— start —
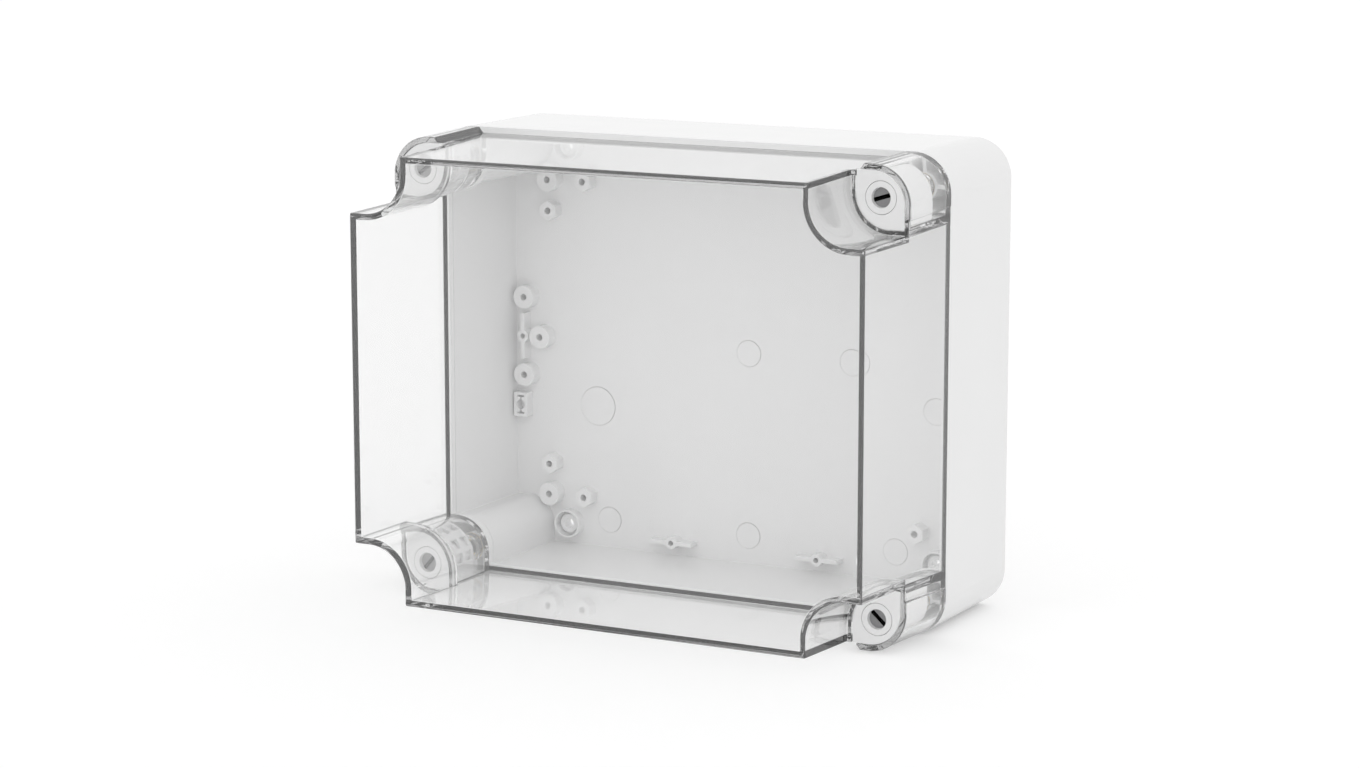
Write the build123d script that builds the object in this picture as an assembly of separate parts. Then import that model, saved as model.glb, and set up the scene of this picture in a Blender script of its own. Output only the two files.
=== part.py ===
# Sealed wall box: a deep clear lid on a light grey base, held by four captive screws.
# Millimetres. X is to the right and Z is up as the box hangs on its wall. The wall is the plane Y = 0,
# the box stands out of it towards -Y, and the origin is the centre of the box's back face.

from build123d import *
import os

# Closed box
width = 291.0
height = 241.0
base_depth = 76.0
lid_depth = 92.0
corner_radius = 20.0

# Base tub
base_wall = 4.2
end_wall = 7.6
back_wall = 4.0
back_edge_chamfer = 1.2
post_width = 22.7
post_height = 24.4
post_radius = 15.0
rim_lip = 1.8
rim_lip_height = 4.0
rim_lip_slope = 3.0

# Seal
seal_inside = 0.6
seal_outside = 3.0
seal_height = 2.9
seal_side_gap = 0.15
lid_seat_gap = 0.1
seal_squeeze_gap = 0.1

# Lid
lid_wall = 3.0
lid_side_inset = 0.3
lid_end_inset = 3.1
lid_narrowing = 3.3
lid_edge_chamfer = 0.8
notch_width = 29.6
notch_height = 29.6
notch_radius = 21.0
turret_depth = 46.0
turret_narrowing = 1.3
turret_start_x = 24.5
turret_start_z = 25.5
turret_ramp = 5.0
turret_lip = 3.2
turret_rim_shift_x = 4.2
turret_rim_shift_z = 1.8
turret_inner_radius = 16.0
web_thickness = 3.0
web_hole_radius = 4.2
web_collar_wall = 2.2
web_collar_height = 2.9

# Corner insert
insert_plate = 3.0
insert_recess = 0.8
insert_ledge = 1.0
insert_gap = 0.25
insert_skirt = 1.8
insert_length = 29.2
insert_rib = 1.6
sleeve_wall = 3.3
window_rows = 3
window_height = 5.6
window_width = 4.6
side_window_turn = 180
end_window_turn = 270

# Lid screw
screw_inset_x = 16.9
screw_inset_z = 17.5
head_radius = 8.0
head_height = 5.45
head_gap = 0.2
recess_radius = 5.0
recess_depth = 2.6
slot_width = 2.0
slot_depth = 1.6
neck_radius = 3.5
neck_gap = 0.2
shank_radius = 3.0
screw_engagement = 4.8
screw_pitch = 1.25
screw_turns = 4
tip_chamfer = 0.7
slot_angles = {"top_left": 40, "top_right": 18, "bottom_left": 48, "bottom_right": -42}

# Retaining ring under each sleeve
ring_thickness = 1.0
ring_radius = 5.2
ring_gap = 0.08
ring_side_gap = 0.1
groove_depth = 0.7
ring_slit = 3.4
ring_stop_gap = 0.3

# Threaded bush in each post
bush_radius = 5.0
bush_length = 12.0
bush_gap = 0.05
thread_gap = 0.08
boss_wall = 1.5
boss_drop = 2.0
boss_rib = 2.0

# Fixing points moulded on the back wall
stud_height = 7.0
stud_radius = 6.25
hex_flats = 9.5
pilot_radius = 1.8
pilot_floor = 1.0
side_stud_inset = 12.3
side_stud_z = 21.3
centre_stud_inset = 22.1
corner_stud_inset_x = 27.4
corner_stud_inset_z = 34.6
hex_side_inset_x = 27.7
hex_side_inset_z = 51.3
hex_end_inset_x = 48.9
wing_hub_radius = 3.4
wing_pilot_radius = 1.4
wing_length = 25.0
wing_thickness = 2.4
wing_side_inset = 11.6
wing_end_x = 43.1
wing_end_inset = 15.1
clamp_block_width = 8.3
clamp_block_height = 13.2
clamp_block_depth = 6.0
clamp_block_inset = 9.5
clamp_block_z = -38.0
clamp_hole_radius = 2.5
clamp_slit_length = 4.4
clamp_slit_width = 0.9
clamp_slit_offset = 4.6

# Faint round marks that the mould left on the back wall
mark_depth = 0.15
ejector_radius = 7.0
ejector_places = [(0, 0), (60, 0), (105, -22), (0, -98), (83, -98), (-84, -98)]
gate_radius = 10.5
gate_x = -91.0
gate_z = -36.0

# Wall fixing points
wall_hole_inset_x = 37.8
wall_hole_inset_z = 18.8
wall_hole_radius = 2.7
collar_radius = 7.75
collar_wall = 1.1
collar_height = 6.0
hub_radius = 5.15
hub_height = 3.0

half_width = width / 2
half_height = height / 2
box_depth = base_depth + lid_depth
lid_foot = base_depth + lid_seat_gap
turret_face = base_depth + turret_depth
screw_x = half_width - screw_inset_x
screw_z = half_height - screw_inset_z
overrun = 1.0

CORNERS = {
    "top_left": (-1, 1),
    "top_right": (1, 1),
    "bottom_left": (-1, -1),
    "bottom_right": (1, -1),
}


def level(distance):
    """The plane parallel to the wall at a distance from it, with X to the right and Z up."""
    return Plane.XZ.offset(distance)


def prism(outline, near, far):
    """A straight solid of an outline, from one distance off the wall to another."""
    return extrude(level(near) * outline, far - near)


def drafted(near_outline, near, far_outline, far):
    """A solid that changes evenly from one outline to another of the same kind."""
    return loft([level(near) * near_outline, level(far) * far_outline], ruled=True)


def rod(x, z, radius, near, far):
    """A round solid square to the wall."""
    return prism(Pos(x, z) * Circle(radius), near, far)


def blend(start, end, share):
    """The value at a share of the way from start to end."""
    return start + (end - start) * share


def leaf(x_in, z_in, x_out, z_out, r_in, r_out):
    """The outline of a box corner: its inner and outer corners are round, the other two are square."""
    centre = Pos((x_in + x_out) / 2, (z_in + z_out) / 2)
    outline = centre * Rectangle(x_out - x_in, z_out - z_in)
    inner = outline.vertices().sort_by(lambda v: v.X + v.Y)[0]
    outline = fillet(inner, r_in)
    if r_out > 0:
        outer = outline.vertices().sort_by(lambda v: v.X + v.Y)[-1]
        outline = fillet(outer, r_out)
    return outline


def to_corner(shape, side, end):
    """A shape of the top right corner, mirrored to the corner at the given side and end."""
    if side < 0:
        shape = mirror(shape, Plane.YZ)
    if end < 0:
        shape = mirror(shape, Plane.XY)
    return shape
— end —
**Your instructions**: Return exactly the leading lines of the listing, stopping after the line in which "end_window_turn = 270" occurs.

**The answer**:
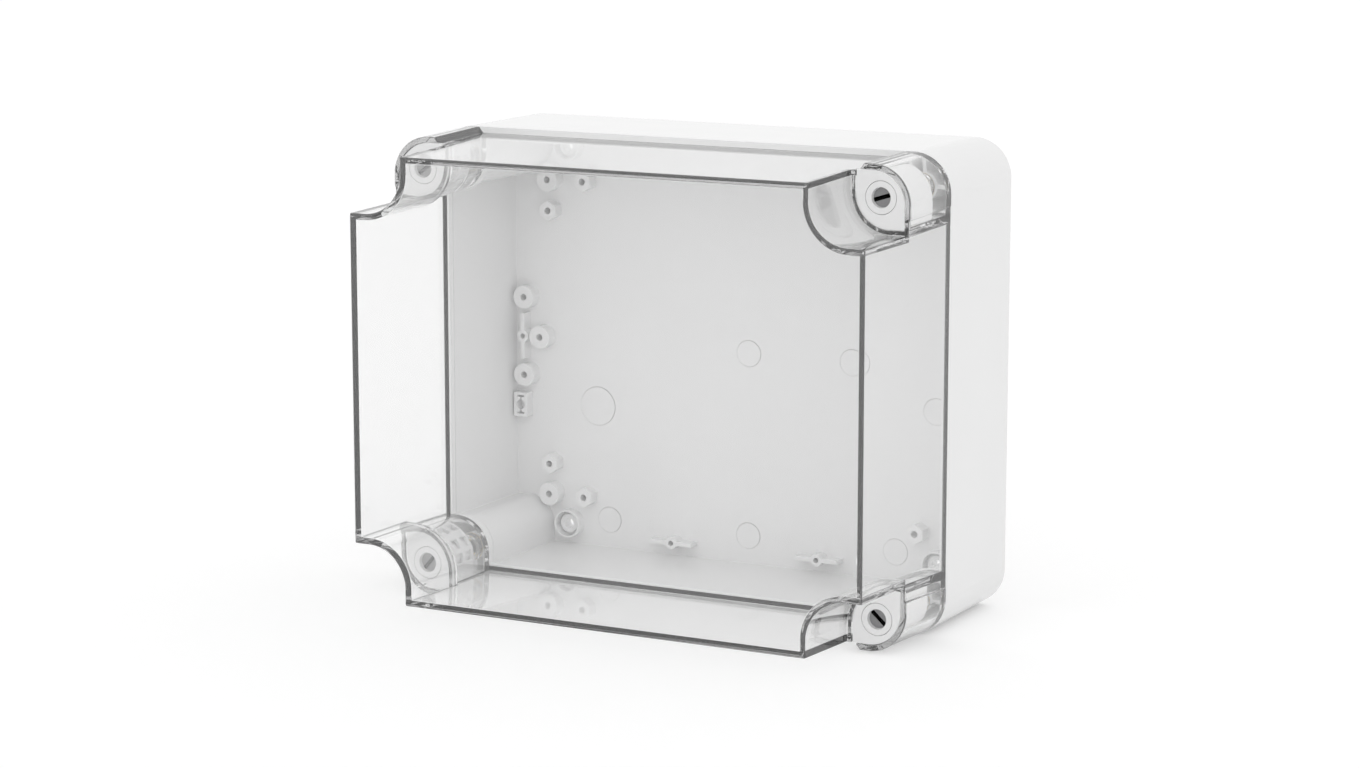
Write the build123d script that builds the object in this picture as an assembly of separate parts. Then import that model, saved as model.glb, and set up the scene of this picture in a Blender script of its own. Output only the two files.
=== part.py ===
# Sealed wall box: a deep clear lid on a light grey base, held by four captive screws.
# Millimetres. X is to the right and Z is up as the box hangs on its wall. The wall is the plane Y = 0,
# the box stands out of it towards -Y, and the origin is the centre of the box's back face.

from build123d import *
import os

# Closed box
width = 291.0
height = 241.0
base_depth = 76.0
lid_depth = 92.0
corner_radius = 20.0

# Base tub
base_wall = 4.2
end_wall = 7.6
back_wall = 4.0
back_edge_chamfer = 1.2
post_width = 22.7
post_height = 24.4
post_radius = 15.0
rim_lip = 1.8
rim_lip_height = 4.0
rim_lip_slope = 3.0

# Seal
seal_inside = 0.6
seal_outside = 3.0
seal_height = 2.9
seal_side_gap = 0.15
lid_seat_gap = 0.1
seal_squeeze_gap = 0.1

# Lid
lid_wall = 3.0
lid_side_inset = 0.3
lid_end_inset = 3.1
lid_narrowing = 3.3
lid_edge_chamfer = 0.8
notch_width = 29.6
notch_height = 29.6
notch_radius = 21.0
turret_depth = 46.0
turret_narrowing = 1.3
turret_start_x = 24.5
turret_start_z = 25.5
turret_ramp = 5.0
turret_lip = 3.2
turret_rim_shift_x = 4.2
turret_rim_shift_z = 1.8
turret_inner_radius = 16.0
web_thickness = 3.0
web_hole_radius = 4.2
web_collar_wall = 2.2
web_collar_height = 2.9

# Corner insert
insert_plate = 3.0
insert_recess = 0.8
insert_ledge = 1.0
insert_gap = 0.25
insert_skirt = 1.8
insert_length = 29.2
insert_rib = 1.6
sleeve_wall = 3.3
window_rows = 3
window_height = 5.6
window_width = 4.6
side_window_turn = 180
end_window_turn = 270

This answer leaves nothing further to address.